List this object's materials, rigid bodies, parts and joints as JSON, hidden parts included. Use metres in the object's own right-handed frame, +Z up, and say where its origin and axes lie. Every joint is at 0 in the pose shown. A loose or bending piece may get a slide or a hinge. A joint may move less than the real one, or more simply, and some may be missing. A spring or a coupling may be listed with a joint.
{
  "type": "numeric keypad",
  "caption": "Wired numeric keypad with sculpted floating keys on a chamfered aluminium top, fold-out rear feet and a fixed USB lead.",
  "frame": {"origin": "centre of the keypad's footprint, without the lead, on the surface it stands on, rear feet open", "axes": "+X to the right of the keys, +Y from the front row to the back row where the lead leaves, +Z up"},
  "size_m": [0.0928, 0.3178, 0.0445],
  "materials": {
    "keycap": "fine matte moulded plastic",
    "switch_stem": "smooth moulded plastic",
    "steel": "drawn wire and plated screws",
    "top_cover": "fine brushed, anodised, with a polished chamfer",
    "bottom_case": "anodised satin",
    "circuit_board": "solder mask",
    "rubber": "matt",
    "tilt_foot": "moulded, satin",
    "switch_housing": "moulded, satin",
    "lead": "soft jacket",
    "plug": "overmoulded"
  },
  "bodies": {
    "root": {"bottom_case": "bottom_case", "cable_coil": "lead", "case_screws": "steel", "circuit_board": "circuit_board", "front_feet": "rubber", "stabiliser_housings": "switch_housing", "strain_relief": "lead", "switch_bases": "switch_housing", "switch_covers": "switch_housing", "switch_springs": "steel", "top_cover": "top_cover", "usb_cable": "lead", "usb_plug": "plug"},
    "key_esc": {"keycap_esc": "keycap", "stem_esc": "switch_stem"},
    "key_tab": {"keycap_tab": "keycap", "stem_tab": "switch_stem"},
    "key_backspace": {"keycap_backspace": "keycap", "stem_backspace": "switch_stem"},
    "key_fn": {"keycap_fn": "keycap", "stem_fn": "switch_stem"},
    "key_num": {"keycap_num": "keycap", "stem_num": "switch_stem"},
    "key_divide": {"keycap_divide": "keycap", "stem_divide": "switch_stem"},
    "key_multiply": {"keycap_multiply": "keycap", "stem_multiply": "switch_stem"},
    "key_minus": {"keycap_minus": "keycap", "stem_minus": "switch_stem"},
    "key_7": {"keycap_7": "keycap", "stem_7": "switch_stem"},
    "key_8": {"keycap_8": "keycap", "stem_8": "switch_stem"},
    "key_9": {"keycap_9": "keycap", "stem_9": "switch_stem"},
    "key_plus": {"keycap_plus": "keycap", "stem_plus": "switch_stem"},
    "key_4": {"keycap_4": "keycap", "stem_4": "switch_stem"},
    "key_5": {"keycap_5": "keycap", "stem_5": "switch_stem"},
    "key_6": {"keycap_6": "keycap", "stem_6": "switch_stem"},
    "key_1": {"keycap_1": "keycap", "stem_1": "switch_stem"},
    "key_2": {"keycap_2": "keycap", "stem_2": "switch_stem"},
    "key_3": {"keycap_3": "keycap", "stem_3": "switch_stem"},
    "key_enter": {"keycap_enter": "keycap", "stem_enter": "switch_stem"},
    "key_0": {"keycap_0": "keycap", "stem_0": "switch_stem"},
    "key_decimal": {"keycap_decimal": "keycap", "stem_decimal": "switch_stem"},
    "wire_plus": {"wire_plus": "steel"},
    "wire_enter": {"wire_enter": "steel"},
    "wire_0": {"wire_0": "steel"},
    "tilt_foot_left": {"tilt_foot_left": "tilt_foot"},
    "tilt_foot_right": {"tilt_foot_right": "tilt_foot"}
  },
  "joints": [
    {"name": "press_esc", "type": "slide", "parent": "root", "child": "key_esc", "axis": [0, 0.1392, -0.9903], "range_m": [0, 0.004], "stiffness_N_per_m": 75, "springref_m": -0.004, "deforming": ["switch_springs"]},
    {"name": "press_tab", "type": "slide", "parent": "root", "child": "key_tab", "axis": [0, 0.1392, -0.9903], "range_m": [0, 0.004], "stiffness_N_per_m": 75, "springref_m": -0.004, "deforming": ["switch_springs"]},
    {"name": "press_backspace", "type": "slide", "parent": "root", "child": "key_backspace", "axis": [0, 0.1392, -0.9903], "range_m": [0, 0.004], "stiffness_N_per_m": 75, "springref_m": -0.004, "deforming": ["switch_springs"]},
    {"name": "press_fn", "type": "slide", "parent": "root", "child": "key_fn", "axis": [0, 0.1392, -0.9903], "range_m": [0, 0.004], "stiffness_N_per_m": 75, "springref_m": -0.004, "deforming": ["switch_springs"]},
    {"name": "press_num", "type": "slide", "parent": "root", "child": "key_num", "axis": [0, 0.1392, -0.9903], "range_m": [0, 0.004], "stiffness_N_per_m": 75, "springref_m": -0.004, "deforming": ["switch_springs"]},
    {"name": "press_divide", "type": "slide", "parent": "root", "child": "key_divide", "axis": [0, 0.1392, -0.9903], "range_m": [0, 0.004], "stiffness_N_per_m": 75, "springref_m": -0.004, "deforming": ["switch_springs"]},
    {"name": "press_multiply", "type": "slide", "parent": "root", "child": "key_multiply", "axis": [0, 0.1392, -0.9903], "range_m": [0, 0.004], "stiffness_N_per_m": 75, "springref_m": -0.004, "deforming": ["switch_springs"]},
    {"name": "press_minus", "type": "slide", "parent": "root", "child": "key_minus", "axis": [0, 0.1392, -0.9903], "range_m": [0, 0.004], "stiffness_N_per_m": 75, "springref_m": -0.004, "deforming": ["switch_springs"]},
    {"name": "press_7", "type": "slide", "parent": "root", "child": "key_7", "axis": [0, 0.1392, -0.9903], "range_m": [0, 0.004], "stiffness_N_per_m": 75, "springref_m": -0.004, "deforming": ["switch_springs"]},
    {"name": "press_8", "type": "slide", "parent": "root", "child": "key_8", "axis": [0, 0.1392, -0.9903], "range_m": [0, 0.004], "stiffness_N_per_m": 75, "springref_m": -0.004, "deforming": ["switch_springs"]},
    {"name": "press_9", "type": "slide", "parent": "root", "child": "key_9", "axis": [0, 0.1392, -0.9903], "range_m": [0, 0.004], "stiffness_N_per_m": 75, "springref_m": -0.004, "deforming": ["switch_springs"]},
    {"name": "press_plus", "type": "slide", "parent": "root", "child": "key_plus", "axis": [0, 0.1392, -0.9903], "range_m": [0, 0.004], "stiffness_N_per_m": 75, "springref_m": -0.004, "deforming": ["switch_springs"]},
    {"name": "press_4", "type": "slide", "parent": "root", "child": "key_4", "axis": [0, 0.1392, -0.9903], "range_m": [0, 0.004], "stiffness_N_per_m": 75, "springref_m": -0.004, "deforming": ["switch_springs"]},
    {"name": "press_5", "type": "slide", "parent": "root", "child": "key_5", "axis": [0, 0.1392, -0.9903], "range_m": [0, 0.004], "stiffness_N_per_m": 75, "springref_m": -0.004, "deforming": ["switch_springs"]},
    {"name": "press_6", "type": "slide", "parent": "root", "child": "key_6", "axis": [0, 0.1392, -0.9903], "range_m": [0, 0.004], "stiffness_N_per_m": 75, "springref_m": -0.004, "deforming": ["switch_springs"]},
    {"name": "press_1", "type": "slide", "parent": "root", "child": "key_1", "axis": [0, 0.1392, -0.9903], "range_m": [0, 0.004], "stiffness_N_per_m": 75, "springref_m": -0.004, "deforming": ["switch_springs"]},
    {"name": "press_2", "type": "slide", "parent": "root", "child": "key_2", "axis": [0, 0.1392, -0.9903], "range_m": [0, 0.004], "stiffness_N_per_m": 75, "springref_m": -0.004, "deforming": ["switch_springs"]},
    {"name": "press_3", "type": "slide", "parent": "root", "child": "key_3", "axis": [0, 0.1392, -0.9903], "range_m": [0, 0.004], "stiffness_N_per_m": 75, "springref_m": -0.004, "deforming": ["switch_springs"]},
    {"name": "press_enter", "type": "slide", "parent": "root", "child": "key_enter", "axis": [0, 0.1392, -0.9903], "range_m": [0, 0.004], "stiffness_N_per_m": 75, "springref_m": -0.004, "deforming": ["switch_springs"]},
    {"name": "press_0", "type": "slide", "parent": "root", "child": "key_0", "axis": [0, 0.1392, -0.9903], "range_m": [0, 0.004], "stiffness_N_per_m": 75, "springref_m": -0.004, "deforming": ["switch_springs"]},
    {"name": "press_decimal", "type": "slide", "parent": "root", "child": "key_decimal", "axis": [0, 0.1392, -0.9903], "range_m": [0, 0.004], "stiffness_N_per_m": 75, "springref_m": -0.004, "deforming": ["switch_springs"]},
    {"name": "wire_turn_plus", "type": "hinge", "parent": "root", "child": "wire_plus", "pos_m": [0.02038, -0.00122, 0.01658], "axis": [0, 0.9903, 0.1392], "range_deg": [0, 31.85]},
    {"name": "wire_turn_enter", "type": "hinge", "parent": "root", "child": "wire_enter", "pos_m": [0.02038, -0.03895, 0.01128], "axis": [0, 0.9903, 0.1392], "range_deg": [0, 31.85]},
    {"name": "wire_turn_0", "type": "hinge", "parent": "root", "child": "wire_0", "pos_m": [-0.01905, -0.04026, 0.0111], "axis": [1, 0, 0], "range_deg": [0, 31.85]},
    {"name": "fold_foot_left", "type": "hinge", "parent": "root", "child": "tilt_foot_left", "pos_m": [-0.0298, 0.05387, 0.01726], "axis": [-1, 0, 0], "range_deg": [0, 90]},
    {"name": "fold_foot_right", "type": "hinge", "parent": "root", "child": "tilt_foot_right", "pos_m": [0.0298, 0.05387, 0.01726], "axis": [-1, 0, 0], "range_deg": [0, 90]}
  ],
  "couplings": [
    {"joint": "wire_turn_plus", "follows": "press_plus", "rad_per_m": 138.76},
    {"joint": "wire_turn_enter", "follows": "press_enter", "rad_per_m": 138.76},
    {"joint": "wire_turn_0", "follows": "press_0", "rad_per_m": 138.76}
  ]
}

--*--

## SHORT PROBLEM
Pull every line containing the word "materials" out of the material.

## ANSWER BELOW
List this object's materials, rigid bodies, parts and joints as JSON, hidden parts included. Use metres in the object's own right-handed frame, +Z up, and say where its origin and axes lie. Every joint is at 0 in the pose shown. A loose or bending piece may get a slide or a hinge. A joint may move less than the real one, or more simply, and some may be missing. A spring or a coupling may be listed with a joint.
  "materials": {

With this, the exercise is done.